While La Velle said he did not remember the last rate increase, he suspects that the city is trying to establish water on the S. Main Street corridor, “which in turn is aimed at trying to incorporate that part of the county into the city, which would lead to increased revenues,” he told Lake County News.
Pointing to the “ongoing battle” between the county and city over that corridor, La Velle said he didn't feel that the city “is being forthright in identifying that aspect of the agenda.”
That S. Main Street corridor and the city's desire to annex it has become a sore point between the city and county due, in part, to it being the county's most lucrative area for sales tax revenue. Silveira said that the annexation issue isn't currently on the table.
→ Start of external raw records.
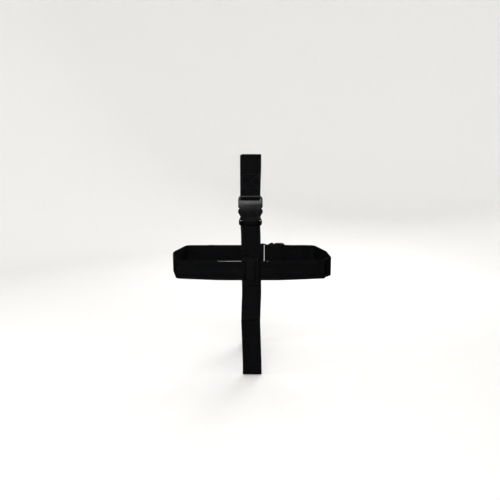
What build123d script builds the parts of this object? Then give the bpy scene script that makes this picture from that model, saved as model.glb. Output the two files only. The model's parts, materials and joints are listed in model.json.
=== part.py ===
from build123d import *
import os
from math import atan2, cos, degrees, hypot, sin, tan

# A cross luggage strap as it is worn: an upright loop and a girth loop of webbing that cross on the front of a
# case, each closed by a side-release buckle, with a cross slider where they meet. Millimetres, +Z up, front at -Y.
# The origin is the middle of the underside, where the upright loop stands.

# Webbing
webbing_width = 50.0
webbing_thickness = 1.5
layer_gap = 0.3
stitch_thickness = 0.35
stitch_width = 0.9

# Inside sizes of the two loops
case_height = 576.8
case_depth = 247.0
upright_corner_radius = 24.0
upright_foot_radius = 7.0
girth_front_half_width = 194.0
girth_middle_half_width = 216.0
girth_front_setback = 20.0
girth_corner_radius = 18.0
handle_start = 16.0
handle_rise_depth = 22.0

# Where the buckles sit, and their free tails
upright_buckle_drop = 153.8
girth_drop = 140.0
girth_mouth_offset = 52.0
upright_tail_length = 242.0
girth_tail_length = 150.0
upright_takeup_length = 246.0
girth_takeup_start = -110.0
tail_hem_fold = 12.0
girth_turnback_length = 66.0
upright_turnback_over = 38.0
lock_turn_length = 30.0

# Side-release buckle, both halves
buckle_side_rail = 4.9
buckle_thickness = 13.0
buckle_back_wall = 2.2
buckle_front_wall = 2.6
webbing_side_clearance = 0.8
bar_size = 3.5
bar_depth = 3.2
bar_rounding = 0.6
running_clearance = 0.3

# Buckle socket
socket_shell_length = 41.2
socket_length = 54.5
socket_corner_radius = 11.5
socket_window_radius = 6.0
outer_bar_size = 4.6
outer_bar_depth = 3.4
mouth_inset = 8.5
waist_inset = 5.5
notch_inset = 2.8
shoulder_start = 21.5
shoulder_rise = 3.3
shoulder_radius = 2.0
shell_fall_at_mouth = 0.9
shell_fall_at_top = 2.1
shell_crest = 14.0
shell_side_slope = 4.7
shell_side_drop = 3.4
ledge_thickness = 3.0
ledge_inset = 5.8
latch_side_wall = 3.0
guide_rib_gap = 13.0
guide_rib_start = 6.0

# Buckle plug
plug_length = 23.5
plug_inset = 1.4
plug_neck_inset = 5.5
plug_neck_length = 10.5
plug_corner_radius = 8.0
plug_front = 12.0
plug_side_slope = 8.5
plug_side_drop = 5.0
plug_root_length = 8.7
lock_slot = 3.3
lip_top = -11.2
lip_bend = -16.3
lip_front = 10.4
lip_tip_thickness = 1.2
lip_clearance = 1.0
tongue_length = 34.0
tongue_taper = 4.0

# Release prongs
prong_inset = 9.7
prong_pivot_drop = 3.0
prong_root_radius = 2.5
prong_thickness = 3.2
prong_depth = 6.6
prong_length = 37.5
prong_swing_room = 0.4
barb_thickness = 1.7
tab_proud = 0.3
tab_flank_low = 7.4
tab_flank_high = 19.8
tab_flank_inset = 2.1
tab_top = 20.6
grip_inset = 2.5
grip_depth = 10.6

# Cross slider
slider_width = 40.0
slider_height = 72.6
slider_side_bar = 4.5
slider_centre_bar = 20.0
slider_side_depth = 2.0
slider_centre_depth = 2.5
slider_slot_clearance = 0.6
slider_fillet = 3.0
slider_inner_fillet = 3.0
threaded_half_length = 32.0
girth_stretch_end = 110.0

os.makedirs("parts", exist_ok=True)

pitch = webbing_thickness + layer_gap
half_thickness = webbing_thickness / 2
case_front = case_depth / 2
girth_front_face = case_front + 2 * pitch
girth_back_face = case_front + pitch
upright_mouth_height = 2 * webbing_thickness + case_height - upright_buckle_drop
girth_height = upright_mouth_height - girth_drop

# Each buckle has its own frame: X across the strap, Z along it from the mouth towards the socket, and -Y away
# from the case. Distances away from the case's surface are called out.
bar_out = pitch
front_of_bar = bar_out + bar_depth + layer_gap
outer_bar_out = front_of_bar + pitch
inner_bar_low = socket_shell_length + pitch + layer_gap
socket_window = webbing_width / 2 + webbing_side_clearance
buckle_half = socket_window + buckle_side_rail
bar_span = 2 * socket_window + 2.0
buckle_back = layer_gap
buckle_front = layer_gap + buckle_thickness
cavity_low = buckle_back + buckle_back_wall
cavity_high = buckle_front - buckle_front_wall
cavity_depth = cavity_high - cavity_low
cavity_middle = (cavity_low + cavity_high) / 2
prong_low = cavity_middle - prong_depth / 2
prong_offset = buckle_half - prong_inset
ledge_half = buckle_half - ledge_inset
ledge_top = shoulder_start + ledge_thickness
lock_bar_top = -plug_root_length - lock_slot
lock_bar_low = lock_bar_top - bar_size
beyond = 1.0  # how far a cutting shape stands past what it cuts


def layer(index):
    """Distance from the case's surface to the middle of a webbing layer lying on it."""
    return index * pitch + half_thickness


def write(name, shape):
    export_step(shape, f"parts/{name}.step")


def ribbon(points, radii):
    """Webbing along a flat path of straight runs and arcs, extruded across its width about the plane."""
    half = half_thickness
    edges = {half: [], -half: []}
    ends = {}
    directions = []
    for start, end in zip(points, points[1:]):
        run = hypot(end[0] - start[0], end[1] - start[1])
        directions.append(((end[0] - start[0]) / run, (end[1] - start[1]) / run))
    for side in (half, -half):
        x, y = directions[0]
        last = (points[0][0] - side * y, points[0][1] + side * x)
        ends[side] = [last]
        for corner, radius, before, after in zip(points[1:], radii, directions, directions[1:]):
            turn = atan2(before[0] * after[1] - before[1] * after[0], before[0] * after[0] + before[1] * after[1])
            hand = 1 if turn > 0 else -1
            reach = radius * tan(abs(turn) / 2)
            centre_x = corner[0] - before[0] * reach - hand * radius * before[1]
            centre_y = corner[1] - before[1] * reach + hand * radius * before[0]
            offset_radius = radius - hand * side
            arc = []
            for share in (0, 0.5, 1):
                angle = atan2(before[1], before[0]) + share * turn
                arc.append(
                    (
                        centre_x + hand * offset_radius * sin(angle),
                        centre_y - hand * offset_radius * cos(angle),
                    )
                )
            edges[side].append(Line(last, arc[0]))
            edges[side].append(ThreePointArc(*arc))
            last = arc[2]
        x, y = directions[-1]
        end = (points[-1][0] - side * y, points[-1][1] + side * x)
        edges[side].append(Line(last, end))
        ends[side].append(end)
    caps = [Line(ends[half][0], ends[-half][0]), Line(ends[half][1], ends[-half][1])]
    return extrude(make_face(edges[half] + edges[-half] + caps), webbing_width / 2, both=True)


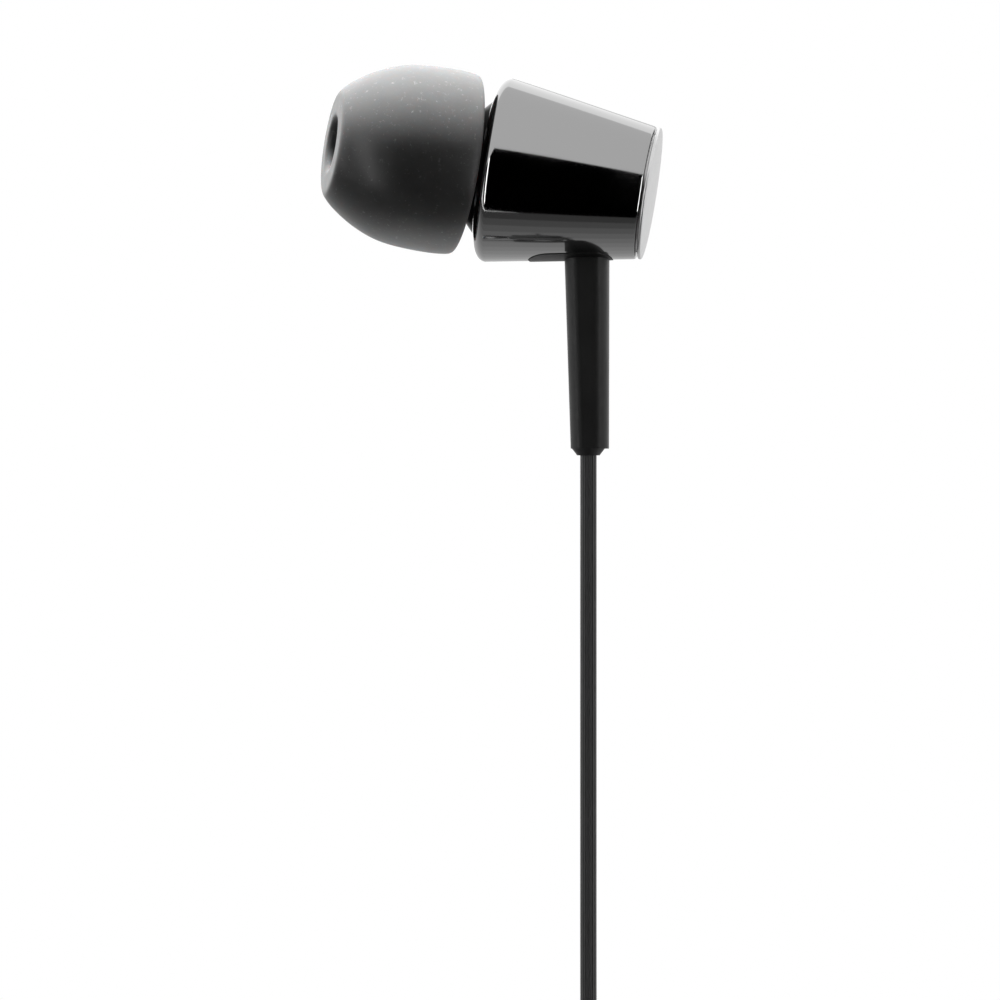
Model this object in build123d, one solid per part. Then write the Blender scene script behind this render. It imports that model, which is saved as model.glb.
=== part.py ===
"""Wired in-ear earphones: two earpieces and leads, a slider, a Y splitter, a trunk cord and a 3.5 mm plug.

Millimetres, +Z up. The left earpiece sits as it is worn, so its lead hangs straight down. The rest of the
cord is folded into a tied hank below it. The origin is the middle of the left ear tip, on the nozzle's axis.
Each earpiece is modelled in its own frame: X is the housing's axis, + to the rear, and x = 0 is its widest
section.
"""
from build123d import *
from math import atan, cos, pi, radians, sin, sqrt, tan
import os

# ---- driving dimensions ----
SHELL_FRONT_R = 6.2
SHELL_REAR_R = 4.46
SHELL_LENGTH = 9.92
SHELL_WALL = 0.45
SHOULDER_DEPTH = 0.95         # how far the rounded shoulder runs forward of the widest section
SHOULDER_STEP = 1.44          # how much it narrows there, to the shell's mouth
CAP_EDGE = 0.24               # the rear cap's rim thickness, before its dome
CAP_RISE = 0.18
FIT_GAP = 0.05                # between pieces that are glued or snapped together
SEAM_GAP = 0.13               # dark line between the shell and the rear cap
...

The city has, however, maintained that it won't open water service on that corridor to customers not within its city limits. La Velle questioned why the city wouldn't open the area to businesses and allow them to carry more of the burden.
La Velle also questioned another city justification for the rates, the need to increase compensation for city employees. He said he took a look at the compensation and feels that they are already compensated at a very high rate, particularly in the current economy.
He doesn't feel the city's notification of the proposed rate increases was aimed at alerting people that if they opposed the hikes hey needed to actually lodge an objection.
He also questioned why the city wouldn't allow people to email complaints, instead requiring printed documents to be delivered or mailed to the city. He suggested that it wasn't odd, however, if the city didn't want input.
He said he's been asked by several people if he will be at the Tuesday meeting to speak. He said the whole matter seems like a fait accompli.
La Velle said he considers himself apolitical; however, if the rate increases pass he wondered if there will be political fallout for sitting council members seeking reelection this fall.